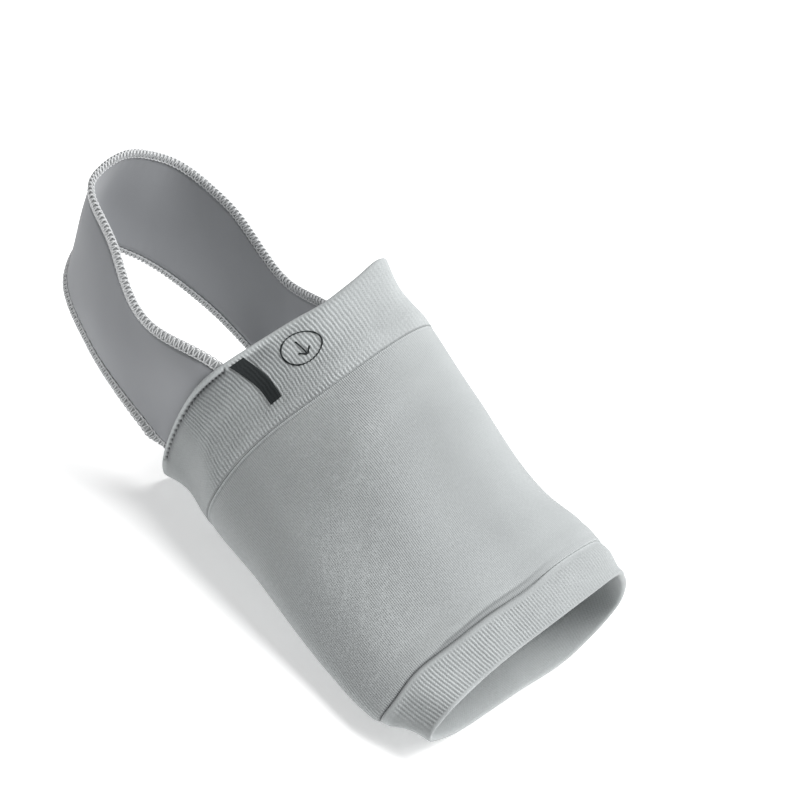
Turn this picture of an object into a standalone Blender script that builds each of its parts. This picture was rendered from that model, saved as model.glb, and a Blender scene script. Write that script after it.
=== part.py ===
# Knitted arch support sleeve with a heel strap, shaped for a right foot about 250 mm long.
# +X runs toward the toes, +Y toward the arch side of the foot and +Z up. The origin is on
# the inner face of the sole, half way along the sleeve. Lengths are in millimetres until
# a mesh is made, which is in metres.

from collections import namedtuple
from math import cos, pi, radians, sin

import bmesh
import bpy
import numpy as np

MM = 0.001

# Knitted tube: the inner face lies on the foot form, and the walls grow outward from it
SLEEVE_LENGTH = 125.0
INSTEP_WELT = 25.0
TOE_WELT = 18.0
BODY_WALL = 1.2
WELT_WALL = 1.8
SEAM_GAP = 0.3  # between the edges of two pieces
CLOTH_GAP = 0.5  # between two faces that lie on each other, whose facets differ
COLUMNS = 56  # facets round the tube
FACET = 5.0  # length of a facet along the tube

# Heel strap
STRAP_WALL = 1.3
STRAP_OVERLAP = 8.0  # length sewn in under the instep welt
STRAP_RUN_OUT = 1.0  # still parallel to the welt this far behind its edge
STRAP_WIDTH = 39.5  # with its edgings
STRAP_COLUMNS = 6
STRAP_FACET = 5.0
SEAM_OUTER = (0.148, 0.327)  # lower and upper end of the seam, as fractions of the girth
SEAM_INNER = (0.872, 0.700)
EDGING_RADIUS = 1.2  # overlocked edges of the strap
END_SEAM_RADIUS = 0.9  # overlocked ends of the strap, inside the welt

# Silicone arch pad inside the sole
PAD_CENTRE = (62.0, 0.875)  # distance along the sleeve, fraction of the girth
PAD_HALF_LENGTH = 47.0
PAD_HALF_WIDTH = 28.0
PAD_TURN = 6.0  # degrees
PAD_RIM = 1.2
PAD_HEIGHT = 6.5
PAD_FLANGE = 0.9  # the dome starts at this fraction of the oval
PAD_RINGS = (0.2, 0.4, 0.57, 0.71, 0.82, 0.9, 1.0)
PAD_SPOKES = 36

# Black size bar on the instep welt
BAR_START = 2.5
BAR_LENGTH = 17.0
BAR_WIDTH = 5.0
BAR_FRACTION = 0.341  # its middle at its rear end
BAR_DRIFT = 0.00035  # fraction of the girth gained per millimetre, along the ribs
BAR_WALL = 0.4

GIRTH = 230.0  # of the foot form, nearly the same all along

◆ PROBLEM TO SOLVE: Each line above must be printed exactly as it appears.

◆ EXERCISE RESPONSE:
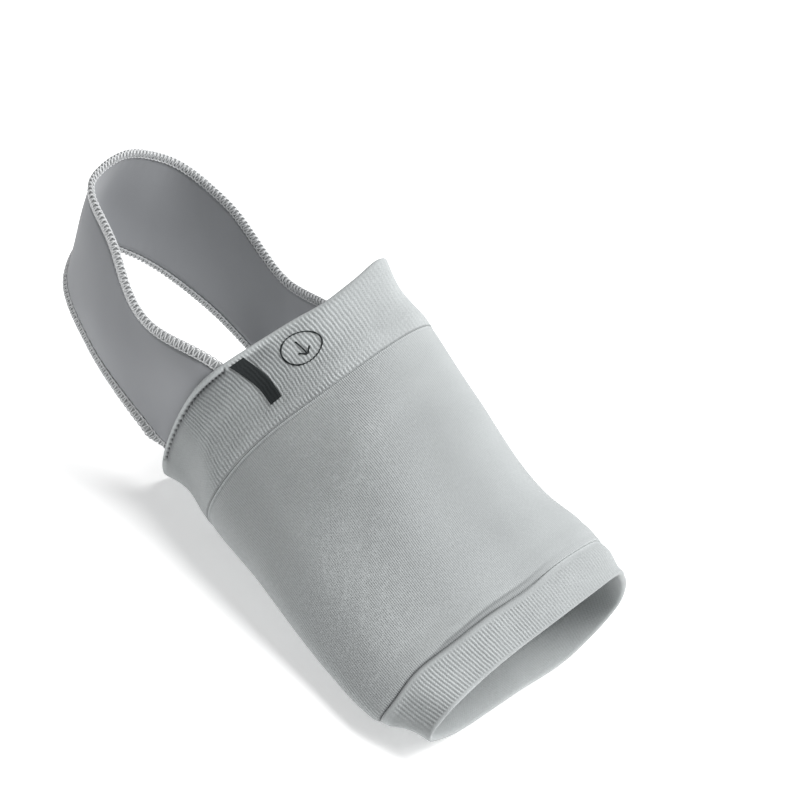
Turn this picture of an object into a standalone Blender script that builds each of its parts. This picture was rendered from that model, saved as model.glb, and a Blender scene script. Write that script after it.
=== part.py ===
# Knitted arch support sleeve with a heel strap, shaped for a right foot about 250 mm long.
# +X runs toward the toes, +Y toward the arch side of the foot and +Z up. The origin is on
# the inner face of the sole, half way along the sleeve. Lengths are in millimetres until
# a mesh is made, which is in metres.

from collections import namedtuple
from math import cos, pi, radians, sin

import bmesh
import bpy
import numpy as np

MM = 0.001

# Knitted tube: the inner face lies on the foot form, and the walls grow outward from it
SLEEVE_LENGTH = 125.0
INSTEP_WELT = 25.0
TOE_WELT = 18.0
BODY_WALL = 1.2
WELT_WALL = 1.8
SEAM_GAP = 0.3  # between the edges of two pieces
CLOTH_GAP = 0.5  # between two faces that lie on each other, whose facets differ
COLUMNS = 56  # facets round the tube
FACET = 5.0  # length of a facet along the tube

# Heel strap
STRAP_WALL = 1.3
STRAP_OVERLAP = 8.0  # length sewn in under the instep welt
STRAP_RUN_OUT = 1.0  # still parallel to the welt this far behind its edge
STRAP_WIDTH = 39.5  # with its edgings
STRAP_COLUMNS = 6
STRAP_FACET = 5.0
SEAM_OUTER = (0.148, 0.327)  # lower and upper end of the seam, as fractions of the girth
SEAM_INNER = (0.872, 0.700)
EDGING_RADIUS = 1.2  # overlocked edges of the strap
END_SEAM_RADIUS = 0.9  # overlocked ends of the strap, inside the welt

# Silicone arch pad inside the sole
PAD_CENTRE = (62.0, 0.875)  # distance along the sleeve, fraction of the girth
PAD_HALF_LENGTH = 47.0
PAD_HALF_WIDTH = 28.0
PAD_TURN = 6.0  # degrees
PAD_RIM = 1.2
PAD_HEIGHT = 6.5
PAD_FLANGE = 0.9  # the dome starts at this fraction of the oval
PAD_RINGS = (0.2, 0.4, 0.57, 0.71, 0.82, 0.9, 1.0)
PAD_SPOKES = 36

# Black size bar on the instep welt
BAR_START = 2.5
BAR_LENGTH = 17.0
BAR_WIDTH = 5.0
BAR_FRACTION = 0.341  # its middle at its rear end
BAR_DRIFT = 0.00035  # fraction of the girth gained per millimetre, along the ribs
BAR_WALL = 0.4

GIRTH = 230.0  # of the foot form, nearly the same all along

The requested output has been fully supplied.